For manufacturers facing volatile supply conditions, long component cycles, and multi-site operations, procurement workflow design directly influences lead time performance. The organizations that improve supplier responsiveness are usually the ones that standardize procurement processes, automate exception routing, and embed operational intelligence into ERP-driven decisions.
What breaks lead time performance in legacy procurement environments
Lead time instability often appears to be a supplier problem, but in many enterprises it is amplified by internal process fragmentation. Buyers work from outdated planning signals, suppliers receive inconsistent order changes, planners lack confidence in promised dates, and finance approvals delay release cycles. The result is not just late material. It is a chain reaction of expediting costs, production rescheduling, excess safety stock, and reduced service levels.
- Disconnected demand planning, purchasing, and supplier communication channels create conflicting signals and duplicate data entry.
- Manual approval workflows delay purchase order release, supplier confirmations, and change management for critical materials.
- Static lead time fields in legacy ERP systems fail to reflect supplier variability, lane constraints, or quality-related delays.
- Poor operational visibility prevents procurement leaders from distinguishing systemic bottlenecks from isolated supplier issues.
- Weak governance allows inconsistent buying practices across plants, business units, and legal entities.
These issues are especially severe in engineer-to-order, discrete manufacturing, electronics, industrial equipment, and regulated production environments where component dependencies are high. In such settings, procurement workflow maturity becomes a strategic capability, not an administrative function.
How ERP procurement workflows improve supplier lead time management
The most effective manufacturing ERP procurement workflows are event-driven, policy-governed, and integrated across the supply chain operating model. They connect material requirements planning, supplier collaboration, purchase order execution, exception management, and receiving feedback into a single operational system. This creates a closed-loop process where lead time assumptions are continuously validated against actual supplier performance.

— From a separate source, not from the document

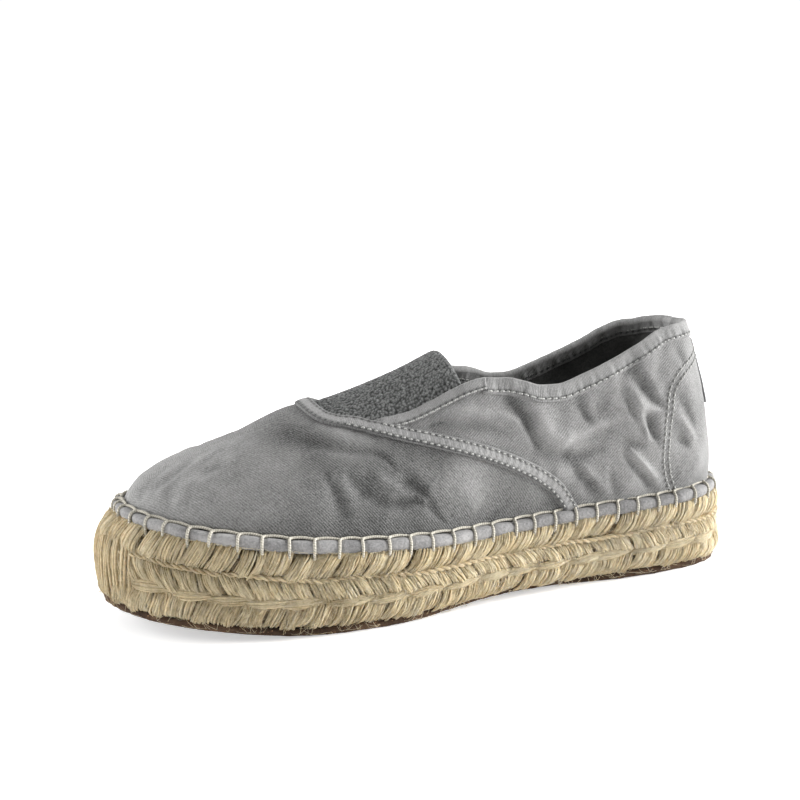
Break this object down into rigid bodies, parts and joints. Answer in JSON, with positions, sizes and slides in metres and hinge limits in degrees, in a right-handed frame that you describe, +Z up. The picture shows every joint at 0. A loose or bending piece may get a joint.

Instead of treating procurement as a sequence of isolated transactions, leading manufacturers design workflows around decision points. For example, when a planned order is generated, the ERP can evaluate supplier allocation rules, contract terms, historical lead time reliability, inventory exposure, and production criticality before routing the requisition. Once a purchase order is issued, supplier acknowledgments, revised dates, shipment milestones, and quality events feed back into planning and operational reporting.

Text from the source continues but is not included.